そのために、プライマル株式会社の「BizForecast」をおすすめします。
BizForecastは経営管理領域にも強く、経営管理全般を効率化できるツールです。
- さまざまな企業規模や利用分野に合うシステム
プロジェクト管理から、地方支社や海外事業所、連結グループまでさまざまなフェーズでの経営課題を効率化できます。
また予算管理だけでなく、人事評価・プロジェクト管理などさまざまな分野で活用可能です。 - Excelとの親和性の高さ
BizForecastは「脱Excelから活Excel」をコンセプトとし、Excelとの連携が非常に強いのが特徴です。
これまでのデータを資産として生かせるだけでなく、インターフェースや操作性もExcel運用と違和感がないため取り入れやすいでしょう。 - 手厚い導入支援
BizForecastは、会計知識とITスキルの両方を持ったコンサルタントが、それぞれの企業に合わせてシステム構築をサポートします。

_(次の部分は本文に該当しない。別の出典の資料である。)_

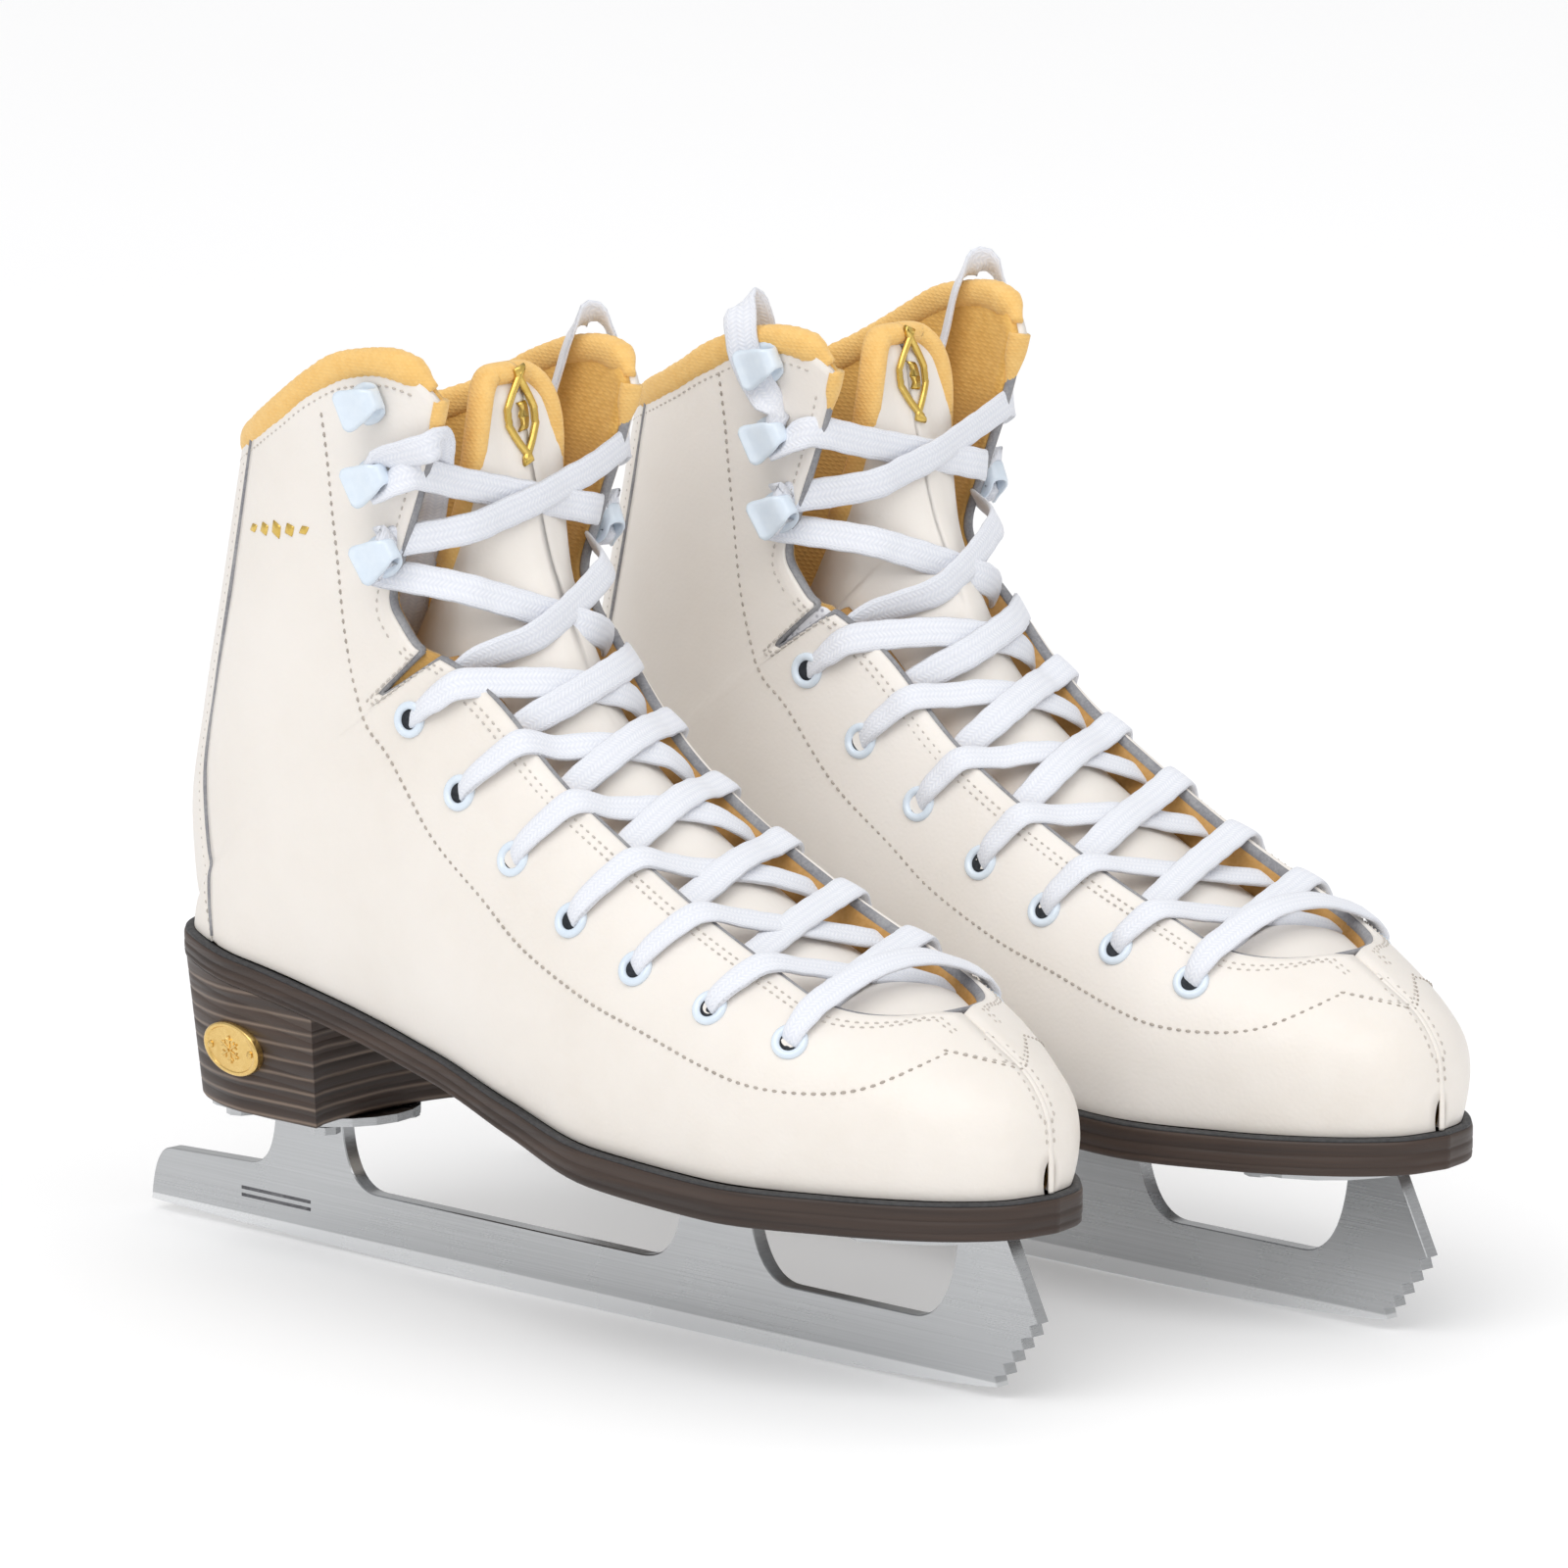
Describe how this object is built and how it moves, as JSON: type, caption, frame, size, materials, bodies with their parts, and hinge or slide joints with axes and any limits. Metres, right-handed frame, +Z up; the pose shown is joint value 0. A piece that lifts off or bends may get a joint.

これは、予実管理をはじめとする経営管理業務が、それぞれの企業で異なる部分が多いためです。
既成のパッケージをそのまま利用するだけではそれぞれの企業の実情に合わないため、カスタマイズしてその企業に合わせたシステムを構築し、導入することができます。
※詳細は「BC|予算管理・管理会計ソリューション|BizForecast」をご覧ください。
予実管理システムはさまざま!だからこそ自社に合ったツールを選択しよう
予実管理にツールを導入すると、予実管理に関する業務を効率化できるうえに、より高度なデータ分析を行うことが可能です。例えば、会計的情報と非会計的情報を組み合わせ、緻密な予算作成を行い、経営判断に生かすこともできます。
予実管理システムといえば、外資系の高価で大掛かりなシステムが多いイメージかもしれません。
しかし、国内企業の事情をよく理解した国産のシステムもあります。
また、既製品の状態で自社に合ったシステムを選ぶだけではなく、自社に合わせてシステムを構成できるもの、導入支援がしっかりしているツールを選ぶことも重要です。
導入の目的と課題を明確にして、自社経営に役立つものを選択していきましょう。